Hace unas semanas, y a partir de la iniciativa de tres jóvenes judíos uruguayos, se inauguró la exposición “ Shoa, Memoria y Legado del Holocausto” en el Subte Municipal en Montevideo. Debo confesar que después de haber visitado las sinagogas de Praga y Budapest, después de todos los libros leídos, después de haber visto el documental Paper Clip Project y unas diez veces La lista de Schlinder, pero, sobre todo, después de haber vivido la experiencia del Museo del Holocausto de Washington, creía que nada respecto al Holocausto del pueblo judío podría conmoverme. Sin embargo, y como tantas veces en lo que a emociones se refiere, me equivoqué. Porque, unos días atrás, me acerqué al Subte Municipal, y al apenas entrar en la exposición, se me puso la piel de gallina, se me hizo un nudo en la garganta, y salí a la luz de la cálida tarde otoñal, llorando y muerta de frío.


Comprendí que, a pesar que la primer herida es la más profunda, como dice la canción, en relación a violaciones de derechos humanos, siempre el dolor es recién nacido, como canta otra canción, y que la única manera de comprender la dimensión de la tragedia humana es hacer todo lo imposible para ponerse en la piel del semejante. Ningún esfuerzo por recordar las barbaries cometidas por los hombres es vano. Ver, tocar y escuchar las historias, una, diez, cien, mil veces, es la forma en que las personas podemos empezar apenas a aprender la lección. La de conocer la historia, la de recordarla hasta el hartazgo, el dolor, la vergüenza y la sangre congelada. Para que nunca más.

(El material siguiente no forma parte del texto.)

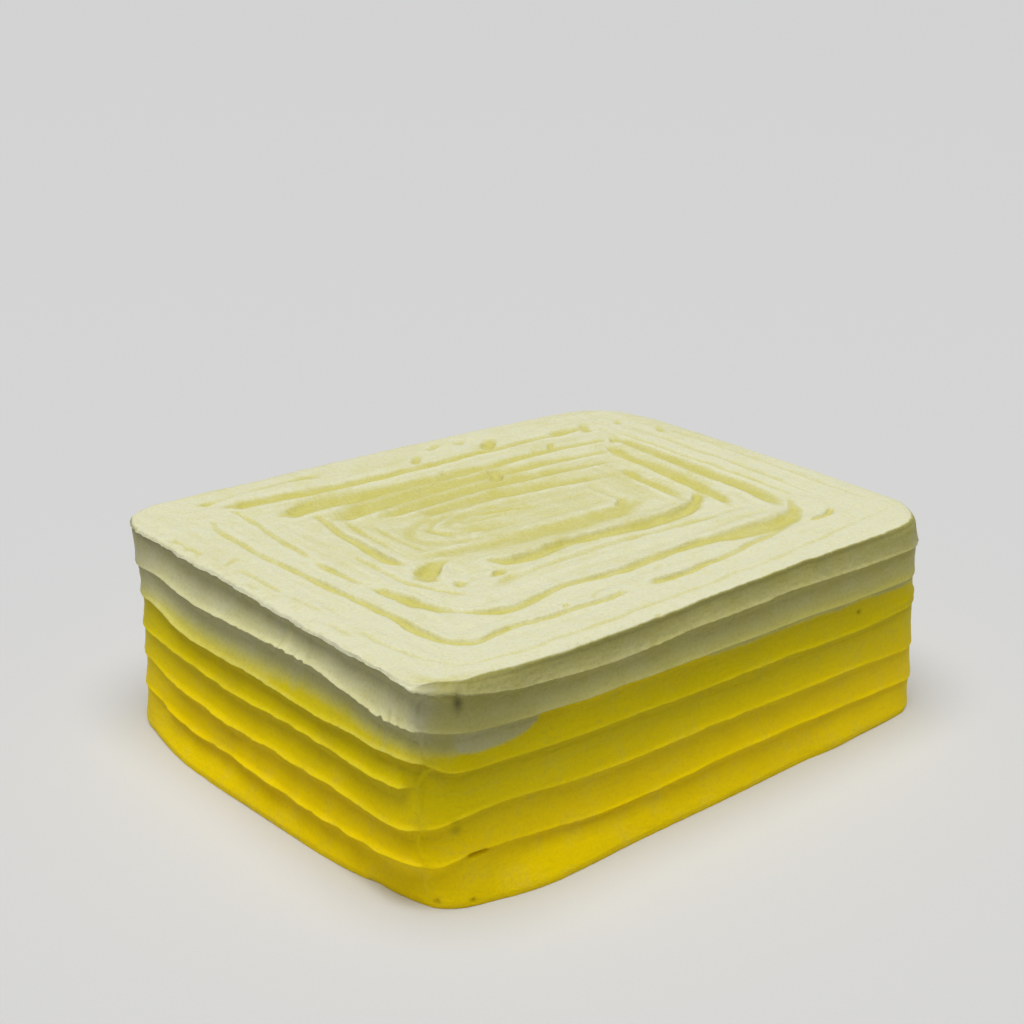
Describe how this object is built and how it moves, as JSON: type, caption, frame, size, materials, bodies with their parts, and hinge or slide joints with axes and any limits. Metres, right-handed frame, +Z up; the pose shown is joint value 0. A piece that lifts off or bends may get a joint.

Por eso, estas líneas que para muchos pueden parecer más de lo mismo, jamás sobrarán. Apenas cumplo con una deuda que siento tenía con muchas personas judías a quiénes adoro, pero también, conmigo misma, porque en este tema, como en tantos, el silencio es sinómino de complicidad. Apenas, aporto mi granito de arena en contribuir a la shoa. Ojalá todos hiciéramos lo mismo. Porque, como me dijo mi padre aquélla tarde de sábado de julio casi dos años atrás, Recuérdalo tú y recuérdalo a otros.